Many of my clients have told me that in addition to struggling with excess weight, they also have years of clutter to sift through which makes them depressed. They start a job and before they know it, they’re feeling frustrated, wanting to raid the fridge to ‘take the edge off.’ Getting overwhelmed is a big reason why we eat when we’re not hungry. Here are some of my tips for making it all a bit easier:

Chunk it down Cleaning up and clearing out can be a big job, but it doesn’t have to be. You can tackle any tough job by breaking it down into bite-sized bits. I like to do what I call nearly effortless cleaning. I watch TV in a room where I want to clean or declutter and during each commercial break, I do a quick bit of cleaning or tidying up. If you do this while watching a movie or DVD, just put your show on pause about every 10 – 30 minutes.

When I was a child, there used to be a game on TV called, “Beat the Clock.” In the game, people would run around and do specific tasks before a buzzer went off. They had to beat the clock. I used to love it and I’ve used it as the inspiration to do many things in my life. Oftentimes when we don’t like to do tasks, we drag them out and it seems like they’ll never get done. My suggestion is to set a timer and decide how long you want to do something and do it. You’d be surprised how much can get done in 5 minutes, heck, even in one minute.

My Experience of Depression and Clutter

As I think more deeply about the connection between clutter and depression I realize that I’ve seen it play out in my own life.

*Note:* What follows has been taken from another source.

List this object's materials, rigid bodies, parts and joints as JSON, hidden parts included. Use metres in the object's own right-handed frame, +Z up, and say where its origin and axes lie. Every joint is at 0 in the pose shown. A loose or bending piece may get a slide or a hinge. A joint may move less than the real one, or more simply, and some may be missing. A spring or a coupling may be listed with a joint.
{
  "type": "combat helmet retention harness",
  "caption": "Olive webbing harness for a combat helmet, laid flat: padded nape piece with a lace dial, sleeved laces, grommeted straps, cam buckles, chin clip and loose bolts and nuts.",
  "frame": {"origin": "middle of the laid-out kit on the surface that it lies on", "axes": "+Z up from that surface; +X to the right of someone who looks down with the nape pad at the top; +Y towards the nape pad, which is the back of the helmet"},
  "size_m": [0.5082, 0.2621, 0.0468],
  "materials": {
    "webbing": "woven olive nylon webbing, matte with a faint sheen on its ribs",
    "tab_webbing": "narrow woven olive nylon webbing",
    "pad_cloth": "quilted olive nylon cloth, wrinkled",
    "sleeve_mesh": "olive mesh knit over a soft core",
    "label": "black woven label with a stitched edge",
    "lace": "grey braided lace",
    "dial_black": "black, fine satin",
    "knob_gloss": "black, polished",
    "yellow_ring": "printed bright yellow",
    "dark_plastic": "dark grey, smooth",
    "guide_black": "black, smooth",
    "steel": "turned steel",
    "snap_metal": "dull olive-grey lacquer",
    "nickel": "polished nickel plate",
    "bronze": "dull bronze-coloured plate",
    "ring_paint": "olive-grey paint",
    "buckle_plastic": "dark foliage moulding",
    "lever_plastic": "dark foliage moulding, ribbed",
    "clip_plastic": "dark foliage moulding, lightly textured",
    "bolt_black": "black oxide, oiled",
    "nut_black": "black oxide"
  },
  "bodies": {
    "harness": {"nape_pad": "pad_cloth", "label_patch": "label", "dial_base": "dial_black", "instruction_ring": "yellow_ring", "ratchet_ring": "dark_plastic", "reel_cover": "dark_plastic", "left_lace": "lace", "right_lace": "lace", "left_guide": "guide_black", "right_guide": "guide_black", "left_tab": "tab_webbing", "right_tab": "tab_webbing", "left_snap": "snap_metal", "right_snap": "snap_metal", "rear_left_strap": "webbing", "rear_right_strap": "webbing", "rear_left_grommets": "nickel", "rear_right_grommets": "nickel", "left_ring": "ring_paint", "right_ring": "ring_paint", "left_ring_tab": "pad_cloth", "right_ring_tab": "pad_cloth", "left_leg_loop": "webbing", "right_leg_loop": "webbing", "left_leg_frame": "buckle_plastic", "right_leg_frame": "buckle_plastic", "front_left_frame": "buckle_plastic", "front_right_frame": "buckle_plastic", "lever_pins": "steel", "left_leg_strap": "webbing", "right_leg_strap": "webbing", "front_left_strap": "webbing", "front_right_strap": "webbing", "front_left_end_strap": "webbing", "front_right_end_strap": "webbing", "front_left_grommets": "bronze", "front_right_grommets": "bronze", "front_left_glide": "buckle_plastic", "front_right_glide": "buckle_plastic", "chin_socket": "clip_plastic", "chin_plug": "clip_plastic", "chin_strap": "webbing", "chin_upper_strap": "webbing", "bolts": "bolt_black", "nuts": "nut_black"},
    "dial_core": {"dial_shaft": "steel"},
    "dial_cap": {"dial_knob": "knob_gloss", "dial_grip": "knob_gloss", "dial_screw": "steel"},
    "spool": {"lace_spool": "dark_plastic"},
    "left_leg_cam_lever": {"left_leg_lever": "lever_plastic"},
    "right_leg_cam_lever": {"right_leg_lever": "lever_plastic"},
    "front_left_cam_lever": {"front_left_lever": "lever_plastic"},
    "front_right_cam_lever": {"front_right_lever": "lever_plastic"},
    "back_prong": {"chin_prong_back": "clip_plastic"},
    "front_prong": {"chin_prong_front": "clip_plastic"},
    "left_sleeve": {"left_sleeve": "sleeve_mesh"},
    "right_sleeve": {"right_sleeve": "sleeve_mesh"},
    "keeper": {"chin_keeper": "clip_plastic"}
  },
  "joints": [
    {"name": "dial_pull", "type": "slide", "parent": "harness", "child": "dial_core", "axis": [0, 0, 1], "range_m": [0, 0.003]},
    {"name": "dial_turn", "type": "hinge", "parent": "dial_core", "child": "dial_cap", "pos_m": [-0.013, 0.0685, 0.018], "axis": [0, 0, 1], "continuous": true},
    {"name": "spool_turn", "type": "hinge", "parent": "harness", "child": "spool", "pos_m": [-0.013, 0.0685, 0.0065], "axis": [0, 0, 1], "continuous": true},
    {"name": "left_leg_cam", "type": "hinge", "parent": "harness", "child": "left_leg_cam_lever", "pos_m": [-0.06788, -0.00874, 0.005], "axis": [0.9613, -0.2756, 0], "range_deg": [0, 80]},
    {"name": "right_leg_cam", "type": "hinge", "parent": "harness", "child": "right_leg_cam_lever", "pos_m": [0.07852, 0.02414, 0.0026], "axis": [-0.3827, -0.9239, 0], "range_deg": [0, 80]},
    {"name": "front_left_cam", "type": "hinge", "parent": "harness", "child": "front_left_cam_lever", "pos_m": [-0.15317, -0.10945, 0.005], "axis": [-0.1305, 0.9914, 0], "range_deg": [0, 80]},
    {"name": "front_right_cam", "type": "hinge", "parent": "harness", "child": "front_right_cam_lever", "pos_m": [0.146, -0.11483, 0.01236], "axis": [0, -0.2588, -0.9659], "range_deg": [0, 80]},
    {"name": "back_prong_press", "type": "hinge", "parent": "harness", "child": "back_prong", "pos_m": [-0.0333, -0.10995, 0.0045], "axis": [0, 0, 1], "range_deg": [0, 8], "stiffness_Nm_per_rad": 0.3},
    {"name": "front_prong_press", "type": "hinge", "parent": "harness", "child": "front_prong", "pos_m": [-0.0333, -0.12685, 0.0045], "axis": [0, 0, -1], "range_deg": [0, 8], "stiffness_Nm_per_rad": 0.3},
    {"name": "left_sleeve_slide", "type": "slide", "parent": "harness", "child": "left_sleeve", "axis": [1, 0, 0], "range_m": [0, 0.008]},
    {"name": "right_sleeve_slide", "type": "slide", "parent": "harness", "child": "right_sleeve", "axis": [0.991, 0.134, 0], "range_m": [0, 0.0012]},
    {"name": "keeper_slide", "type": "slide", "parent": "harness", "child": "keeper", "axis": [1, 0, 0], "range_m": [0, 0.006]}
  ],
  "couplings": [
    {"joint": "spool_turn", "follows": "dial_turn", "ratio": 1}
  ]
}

Now that I better understand the ramifications of how my mother’s mental illness has affected my life, I have an empathetic awareness of the struggles she faced. I got that lesson when I had my first taste of depression.

For me the years 2016 – 2018 were hell, filled with sadness and loss. For a long time I was silent and stayed under the radar. Feeling so lost emotionally, I couldn’t continue to serve my clients with any sense of integrity, so I decided to put my coaching business on pause. That’s when I learned that living with depression is like falling down a deep hole and not having the arms to climb out of it. But now I’m building myself back up, stronger than ever, and passionate about teaching other women struggling with depression how to make their comeback.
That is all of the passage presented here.